After listening to her anguished cry for 30 or 40 minutes, you either wanted to jump up quickly and do something, or shut it all out as too much, too heavy, too intense.

And, in any case, what was the something you could do? Hold a door open for the next person, perhaps listen sympathetically to someone’s problems, shovel a path of snow carefully for an elderly member?

Whatever it was, it never seemed to the measure of the breadth of heart she was articulating, as if she were totally fixated on the blood of Christ shed for us, and flowing yet in his body on earth.

I only began to understand gradually what she was trying to teach us, what the Lord, really, was saying through her.

And that was: Seek Me constantly in prayer, and love Me constantly in your brothers and sisters. Let this be your life! Seek no other life! Seek no other consolation! Then a new dimension, a divine horizon, will slowly opens its vistas to you.

To be honest, I still find myself fighting to escape this gift that the Lord was offering through Catherine. It has seemed and it still seems too focused, too narrow, too demanding, too intense.

But then a joy gradually starts to flood your worn and weary heart from deep within, like a spring bursting forth in a dry land. It is the joy of the Savior who poured out his blood for our salvation.

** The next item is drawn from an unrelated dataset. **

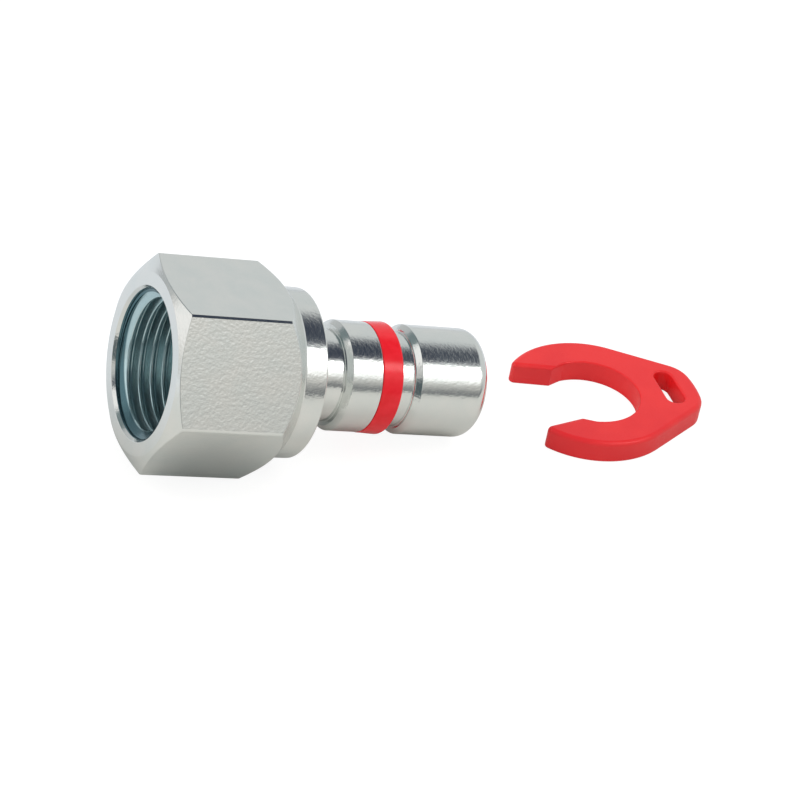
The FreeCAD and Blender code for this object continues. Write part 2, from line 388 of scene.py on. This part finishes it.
def pen_down(name, x, y, z):
    """Starts a line: a small plane is merged to the one vertex that the next steps extrude."""
    bpy.ops.object.select_all(action="DESELECT")
    bpy.ops.mesh.primitive_plane_add(size=0.1, location=(x, y, z))
    piece = bpy.context.object
    piece.name = name
    bpy.ops.object.transform_apply()
    bpy.ops.object.mode_set(mode="EDIT")
    bpy.ops.mesh.select_all(action="SELECT")
    bpy.ops.mesh.merge(type="CENTER")
    return piece


def pen_move(x, y, z):
    bpy.ops.mesh.extrude_region_move(TRANSFORM_OT_translate={"value": (x, y, z)})


section = [(x * (1 - GAP_BETWEEN_TURNS), radius) for x, radius in thread_section()]
thread = pen_down("port_thread", section[0][0] + THREAD_START, 0, section[0][1])
for before, after in zip(section, section[1:] + section[:1]):
    pen_move(after[0] - before[0], 0, after[1] - before[1])
bpy.ops.mesh.select_all(action="SELECT")
bpy.ops.mesh.remove_doubles(threshold=MERGE_DISTANCE)
bpy.ops.object.mode_set(mode="OBJECT")
apply_modifier(thread, "SCREW", axis="X", angle=math.tau, screw_offset=PITCH, iterations=THREAD_TURNS,
               steps=STEPS_PER_TURN, render_steps=STEPS_PER_TURN)
bpy.ops.object.mode_set(mode="EDIT")
bpy.ops.mesh.select_all(action="SELECT")
bpy.ops.mesh.remove_doubles(threshold=MERGE_DISTANCE / 4)
bpy.ops.mesh.fill_holes(sides=0)
bpy.ops.mesh.select_all(action="SELECT")
bpy.ops.mesh.normals_make_consistent(inside=False)
bpy.ops.object.mode_set(mode="OBJECT")
bpy.ops.object.select_all(action="DESELECT")
cutter = turned("lead_cutter", [Vector(point) for point in LEAD_CUTTER])
combine(thread, cutter, "DIFFERENCE")
activate(thread)
bpy.ops.object.shade_smooth_by_angle(angle=math.radians(35))
lay_down(thread)
# The thread takes the port's zinc, with its painted shade.
thread.data.materials.clear()
thread.data.materials.append(body.data.materials[2])
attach(thread, "root")

# Dust ring: a band of red nitrile rubber, moulded as an endless ring and stretched over the stem into its
# seat. Its front edge stands a little proud and is rounder than the back one.
RING_BACK = 33.85
RING_FRONT = 37.05
RING_BORE = 6.55
RING_BACK_RADIUS = 8.05
RING_FRONT_RADIUS = 8.2
ring = turned("dust_seal", rounded([
    (RING_BACK, RING_BORE, 0.05),
    (RING_BACK, RING_BACK_RADIUS, 0.12),
    (RING_FRONT, RING_FRONT_RADIUS, 0.35),
    (RING_FRONT, RING_BORE, 0.05),
]))
activate(ring)
bpy.ops.object.shade_smooth_by_angle(angle=math.radians(35))
apply_modifier(ring, "WEIGHTED_NORMAL", keep_sharp=True, weight=50)
lay_down(ring)
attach(ring, "root")
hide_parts("dust_ring")

material, tree, shader = new_material("red_nitrile_rubber")
place = along_fitting(tree)
skin = noise(tree, place, 4.0, 3.0, 0.6)
cloud = noise(tree, place, 0.5, 2.0)
link(tree, cloud.ramp(0.3, 0.7).blend(colour(250, 42, 54), colour(242, 32, 44)), shader, "Base Color")
shader.inputs["Specular IOR Level"].default_value = 0.35
link(tree, skin.ramp(0.3, 0.7, 0.15, 0.21), shader, "Roughness")
bumped(tree, shader, skin * (3 * MICROMETRE))
ring.data.materials.clear()
ring.data.materials.append(material)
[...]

Slowly, almost imperceptibly, this becomes a “fixation,” this offering of his. You long to drink from it again and again. You desire to share it with others in whatever humble ways the Lord reveals.

You discover that your life has not narrowed down after all, but is expanding instead to embrace an ever-widening horizon.

It is the horizon of his Heart. What you “see” there is infinitely greater than what any movie screen could ever contain. And it only beckons you to become more “real,” more given, more one with your Lord, and to recognize how precious this all is to God our Father.